次に、イスラエルの回復というペテロのメッセージは、神様ご自身がどのようなお方であるかについても語っています。それは神様は真実なお方である、神様は決して見捨てることのないお方だ、ということです。

先ほどからお話している聖書のストーリーにおいて、神様はどんな障害があっても、それを乗り越えて、この世界をご自分の栄光あふれる素晴らしい世界にするという最初からのご計画を一歩一歩実現していかれるお方であることがわかります。特に神様はアブラハムに与えた永遠の祝福の約束を決して破ることはありません。イスラエルが罪を犯して離れていった時、神様はさばきを下し、悔い改めを求めますが、決して滅ぼし尽くすことはせず、いつでも残りの民(レムナント)を通してイスラエルを回復してくださるのです。

イスラエルが犯した最大の罪は、彼ら自身を救うためにメシアとして遣わされたイエス様を十字架につけて殺したことでした。けれども、神様はそのイエス様をよみがえらせて、彼らの王とされたのです。そもそも、この説教を語っているペテロ自身、イエス様が捕らえられた時に三度も主を否定した人物でした。けれども彼も赦されて立ち上がり、使徒たちの代表として大胆にこのメッセージを取り次いでいます。これらすべてのことが雄弁に証ししているのは、神様は決してご自分の民を見捨てないお方であり、何度つまずいても私たちを立ち上がらせ、ご自分の働きのために用いてくださるお方だ、ということなのです。

このことは、今日の私たちの信仰にとっても大きな意味があると思います。もし神様が罪を犯したイスラエルを退けて、まったく別のところから教会を起こすような神様だったとしたらどうでしょうか。私たち自身も信仰の歩みにおいて神様から離れたり、何か失敗を犯したりした時、自分も同じように神様から見捨てられてしまうのでは、という恐れや不安に苛まれるかもしれません。

けれども、聖書が証ししている神様は、そのようなお方ではありません。この方は真実な神様であり、私たちがどれほど不甲斐ない歩みをしていたとしても、私たちを決して見捨てず、私たちが悔い改めるならばいつでも赦してくださり、私たちを再び立ち上がらせてくださるお方なのです。

このように、教会史上最初のメッセージが語っているのは、私たちは何千年もの歴史を貫く神様の大いなるご計画の中に生かされている存在だ、ということです。そのご計画は、イエス・キリストにおいて一大転機を迎えました。
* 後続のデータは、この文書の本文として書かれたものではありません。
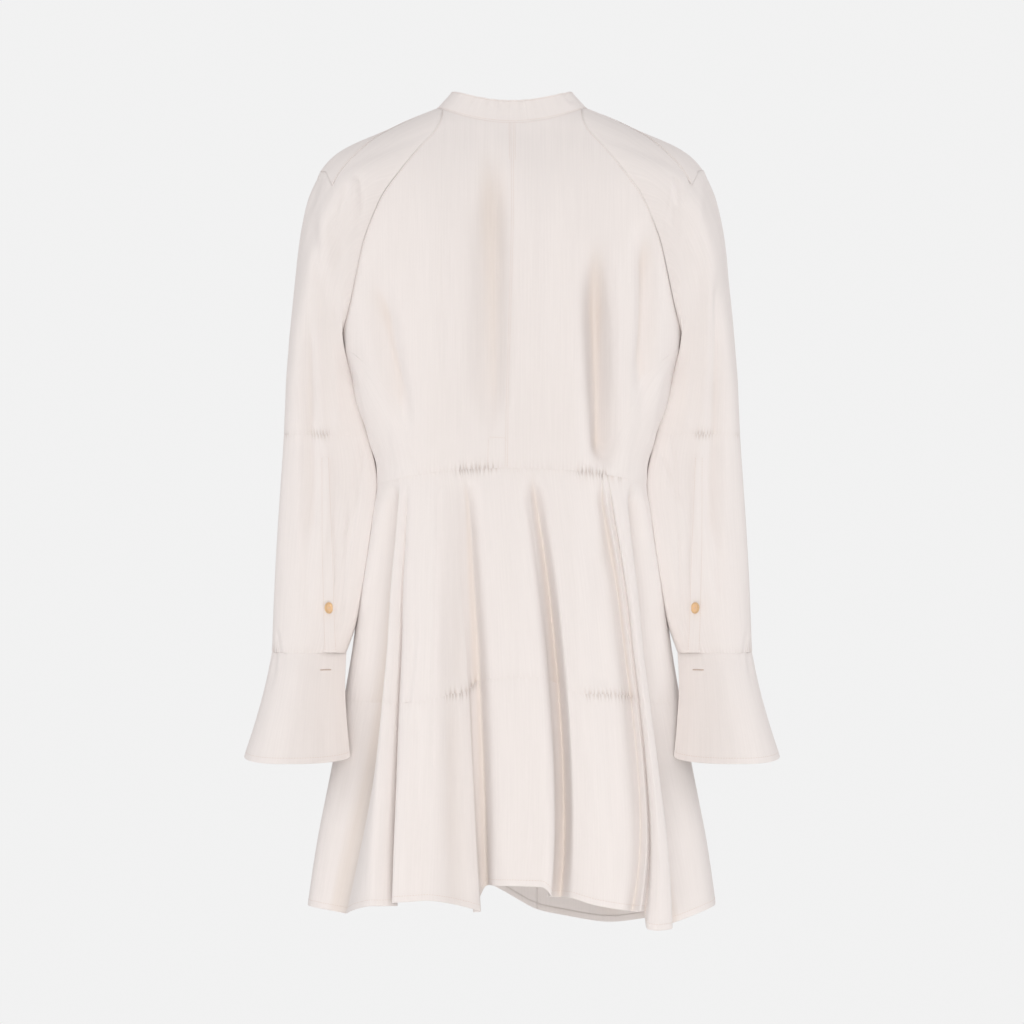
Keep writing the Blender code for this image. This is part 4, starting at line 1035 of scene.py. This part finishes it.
# Distance of each row of stitches from its edge; the second row of the centre back ends at secondLow.
stitchRows = {"centre": 0.0012, "second": 0.0030, "secondLow": -0.062, "raglan": 0.0018, "collar": 0.0016,
              "saddle": 0.0016, "sleeveBand": 0.0014, "frontBand": 0.0020, "hem": 0.0058}
everyEdge = ("uLow", "uHigh", "vLow", "vHigh")
ivoryRuns = []


def placed(points, sign):
    # The grid of a right piece, or for sign -1 the same grid turned over to the left.
    return points * np.array([sign, 1.0, 1.0])


def bothRows(name, *edges):
    # A row of stitches along each edge, at its piece's own distance.
    return [(edge, stitchRows[name]) for edge in edges]


def panelMarks(onNeck, beyond):
    # Marks across a panel's top edge: so many on the neckline, and so many past it.
    return np.concatenate([spread(onNeck, 0.0, neckShare), spread(beyond, neckShare, 1.0)[1:]])


def makeBodice():
    # Back, front and side gore of each side, gathered a little at the waist.
    ripple = lambda far, points: gathers(far["vLow"], points[..., 0], waistGathers)
    for side, _, sign in sides:
        marks = grid(panelMarks(30, 66), spread(138, 0, 1, 0.35))
        points = placed(bodyPanel(*marks, False, 0.0, sign), sign)
        back = moved, normals, far = sewn(
            "back" + side, points, sign, everyEdge, everyEdge, (backCreases, raglanWrinkles), ripple=ripple,
            level=True, puckers=[("vLow", waistGathers)],
        )
        second = alongside(back, "uLow", stitchRows["second"])
        ivoryRuns.append(alongside(back, "uLow", stitchRows["centre"]))
        ivoryRuns.append(second[second[:, 2] > stitchRows["secondLow"]])
        ivoryRuns.append(alongside(back, "vHigh", stitchRows["raglan"]))
        if side == "Left":
            line = alongside(back, "uLow", centreBox["wide"])
            row = int(np.argmin(np.abs(moved[0, :, 2] - centreBox["topZ"])))
            near = far["uLow"][:, row] < centreBox["wide"]
            ivoryRuns.append(line[line[:, 2] < centreBox["topZ"]])
            ivoryRuns.append(np.concatenate([moved[near, row], normals[near, row]], axis=1))
        lap = bandCut["wide"] / 2 - bandCut["under"]
        marks = grid(panelMarks(16, 44), spread(96, 0, 1, 0.35))
        inner = lap + bandCut["inset"] if side == "Right" else -lap
        points = placed(bodyPanel(*marks, True, inner), sign)
        seams = ("uHigh", "vLow", "vHigh")
        sewn("front" + side, points, -sign, seams, seams, before=(frontCreases,), ripple=ripple, level=True)
        points = placed(gorePanel(*grid(spread(60, 0, 1, 0.4), spread(84, 0, 1, 0.3))), sign)
        sewn(
            "side" + side, points, sign, everyEdge, everyEdge,
            (goreCreases, backCreases), (frontCreases,), ripple,
        )


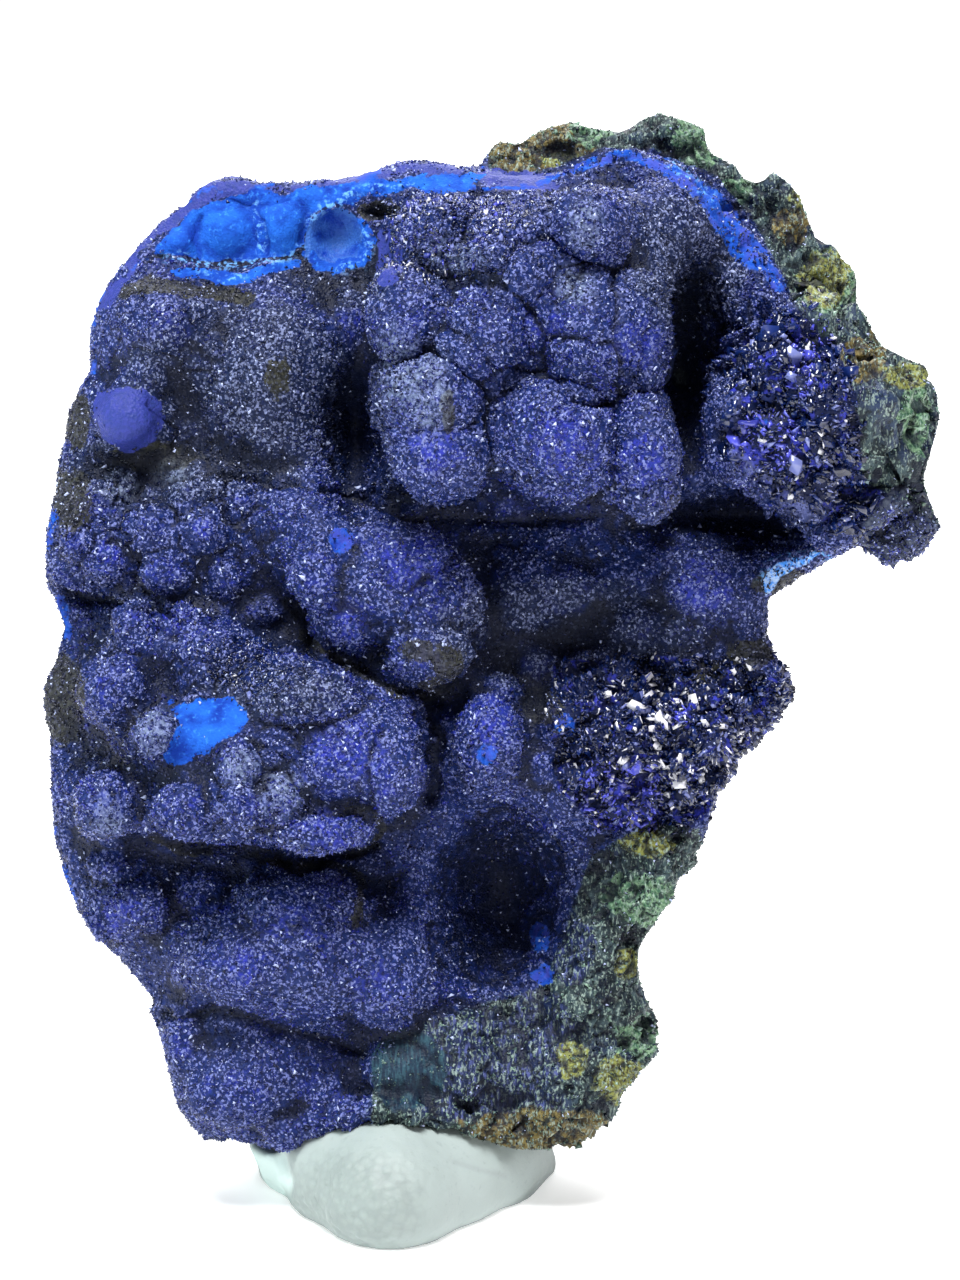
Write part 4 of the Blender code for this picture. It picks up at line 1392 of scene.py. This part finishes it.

これこそ教会が最初に語った良い知らせ、「福音」のメッセージです。そしてそのすべてを通して表されているのは、私たちに対する神様の真実の愛なのです。この神様に信頼して、今週も歩んでいきましょう。

お祈りいたします。歴史を導かれる真実な神様。今日は教会史上最初のメッセージについて、使徒の働きから学びました。ペンテコステの日にペテロが語った説教を通して、あなたが御子イエス・キリストをよみがえらせたことによって、世界を回復しようとするあなたの壮大なご計画に決定的な転機が訪れたことを学びました。そしてそのような救いのみわざは、イスラエルに対する、また人類に対する、さらにはこの世界全体に対する、あなたの尽きることのない愛に裏打ちされているものであることを知りました。あなたは真実なお方であり、決して私たちを見捨てることなく、いつでも私たちを支え、導いてくださるお方であることを感謝します。あなたの真実な愛に応えて今週も歩むことができますよう、お一人ひとりをお守りください。救い主イエス・キリストの御名によってお祈りいたします。アーメン。